::: SOURCE DATA :::
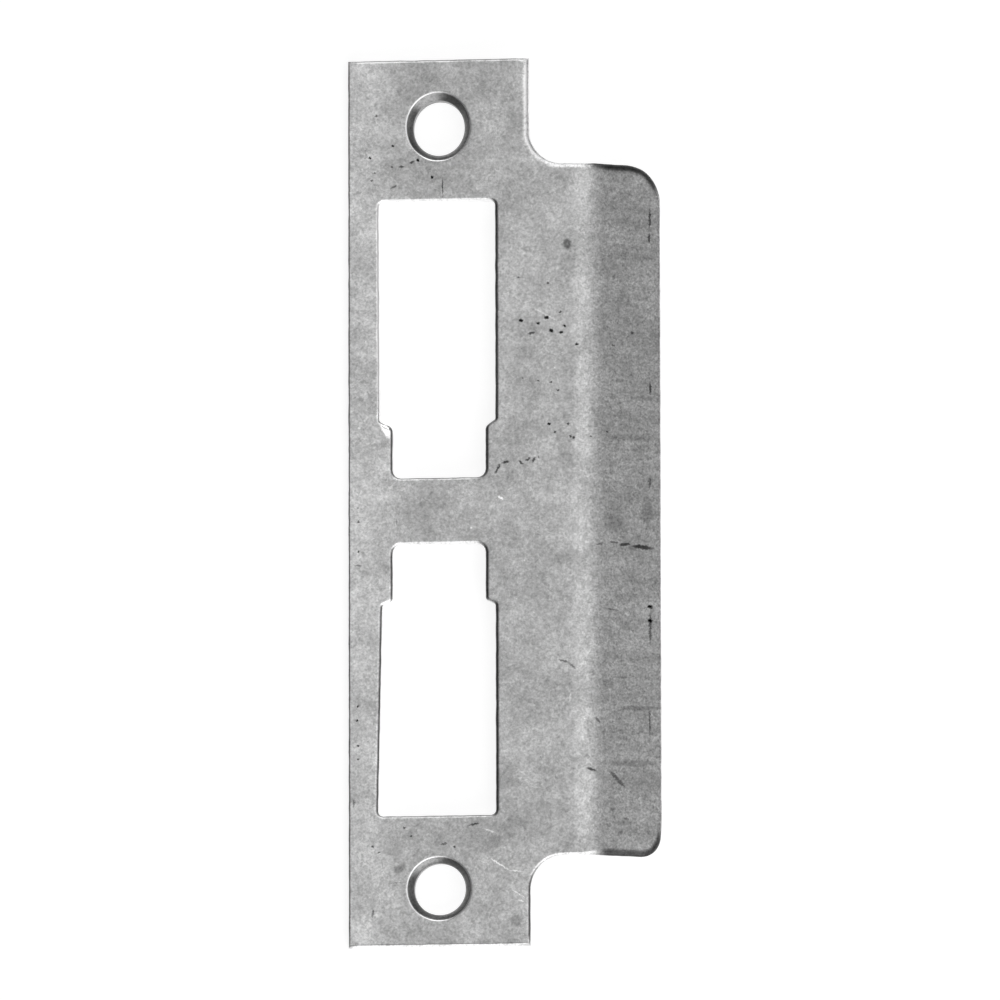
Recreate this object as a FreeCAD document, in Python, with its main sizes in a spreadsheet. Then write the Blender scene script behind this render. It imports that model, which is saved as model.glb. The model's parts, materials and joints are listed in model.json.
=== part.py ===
"""Door strike plate for a mortise lock, pressed from one piece of steel sheet.

A long flat face with two T-shaped windows, one for the bolt and one for the latch, a countersunk
screw hole near each end, and a lip on one long side that bends back towards the frame.

Frame, in millimetres: the origin is on the back face, midway between the two screws. X runs across
the face towards the lip, Y along the face towards the bolt window, and Z out of the front face.
"""
import FreeCAD, Part
import math
import os

import Sketcher

NODE = "strike_plate"
TOLERANCE = 1e-4
BEND_START = "Dims.face_width / 2 + Dims.bend_setback"

DIMENSIONS = (
    ("face_width", 28.6, "across the flat ends that hold the screws"),
    ("sheet_thickness", 2.4, "of the steel sheet"),
    ("screw_spacing", 120.0, "between the two screw centres"),
    ("upper_margin", 10.6, "from the upper screw to the upper end"),
    ("lower_margin", 9.1, "from the lower screw to the lower end"),
    ("lip_height", 108.9, "of the lip along the face, between its two ends"),
    ("lip_drop", 0.55, "by which the lip's middle lies below the mid-line between the screws"),
    ("neck_radius", 5.3, "of the hollow where the face widens into the lip"),
    ("bend_setback", 6.7, "from the side of the face to the start of the bend"),
    ("bend_radius", 7.2, "of the bend on its inner, back side"),
    ("lip_angle", 30.0, "by which the lip leans back from the face, in degrees"),
    ("lip_straight", 9.9, "of the straight part of the lip past the bend"),
    ("lip_upper_corner", 5.5, "radius of the lip's upper corner"),
    ("lip_lower_corner", 3.3, "radius of the lip's lower corner"),
    ("window_width", 18.15, "of both windows at their wide end"),
    ("window_shift", 0.22, "by which the wide ends lie off the mid-line, away from the lip"),
    ("throat_width", 14.6, "of both windows at their narrow end"),
    ("window_corner", 0.8, "radius in the outer corners of both windows"),
    ("throat_corner", 1.3, "radius in the narrow end's corners"),
    ("shoulder_corner", 0.4, "radius in the hollow of each shoulder"),
    ("bolt_throat_end", 4.6, "from the mid-line to the bolt window"),
    ("bolt_shoulder", 12.6, "from the mid-line to the bolt window's shoulders"),
    ("bolt_shoulder_rise", 1.1, "by which the bolt window's shoulders slope"),
    ("bolt_shoulder_nose", 1.0, "radius on the tip of the bolt window's shoulders"),
    ("bolt_window_end", 48.2, "from the mid-line to the far end of the bolt window"),
    ("bolt_window_lean", 0.1, "by which the bolt window's left side runs out towards its far end"),
    ("latch_throat_end", 5.9, "from the mid-line to the latch window"),
    ("latch_shoulder", 14.8, "from the mid-line to the latch window's shoulders"),
    ("latch_shoulder_rise", 0.6, "by which the latch window's shoulders slope"),
    ("latch_shoulder_nose", 0.7, "radius on the tip of the latch window's shoulders"),
    ("latch_window_end", 48.5, "from the mid-line to the far end of the latch window"),
    ("latch_window_lean", 0.7, "by which the latch window's left side runs out towards its far end"),
    ("screw_hole", 8.1, "diameter of the screw holes through the back face"),
    ("countersink", 9.9, "diameter of the countersinks in the front face"),
    ("countersink_angle", 82.0, "between the countersink's sides, in degrees"),
    ("edge_roll", 0.5, "radius to which the press rolls the front edges over"),
)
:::
Verbatim output is expected for the lines from the start of the data to the line in which "import Sketcher" appears, both included.

THE REPLY:
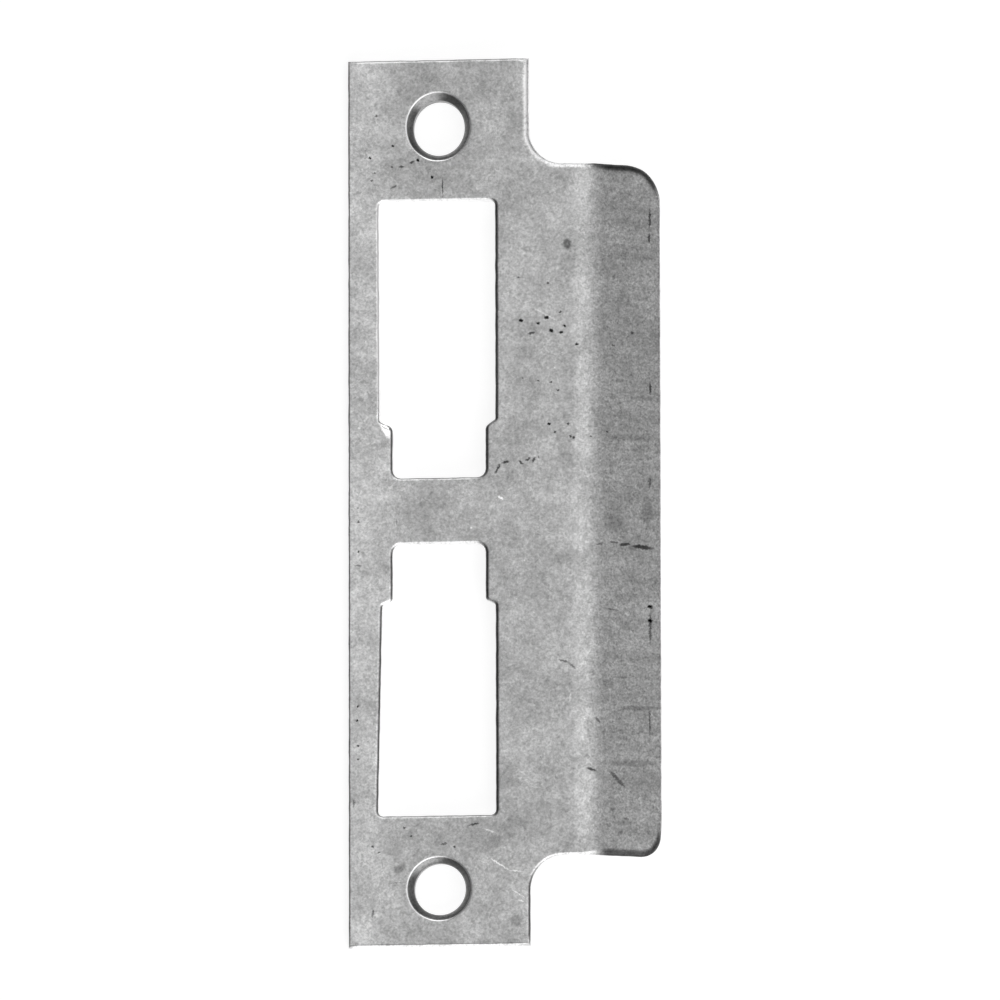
Recreate this object as a FreeCAD document, in Python, with its main sizes in a spreadsheet. Then write the Blender scene script behind this render. It imports that model, which is saved as model.glb. The model's parts, materials and joints are listed in model.json.
=== part.py ===
"""Door strike plate for a mortise lock, pressed from one piece of steel sheet.

A long flat face with two T-shaped windows, one for the bolt and one for the latch, a countersunk
screw hole near each end, and a lip on one long side that bends back towards the frame.

Frame, in millimetres: the origin is on the back face, midway between the two screws. X runs across
the face towards the lip, Y along the face towards the bolt window, and Z out of the front face.
"""
import FreeCAD, Part
import math
import os

import Sketcher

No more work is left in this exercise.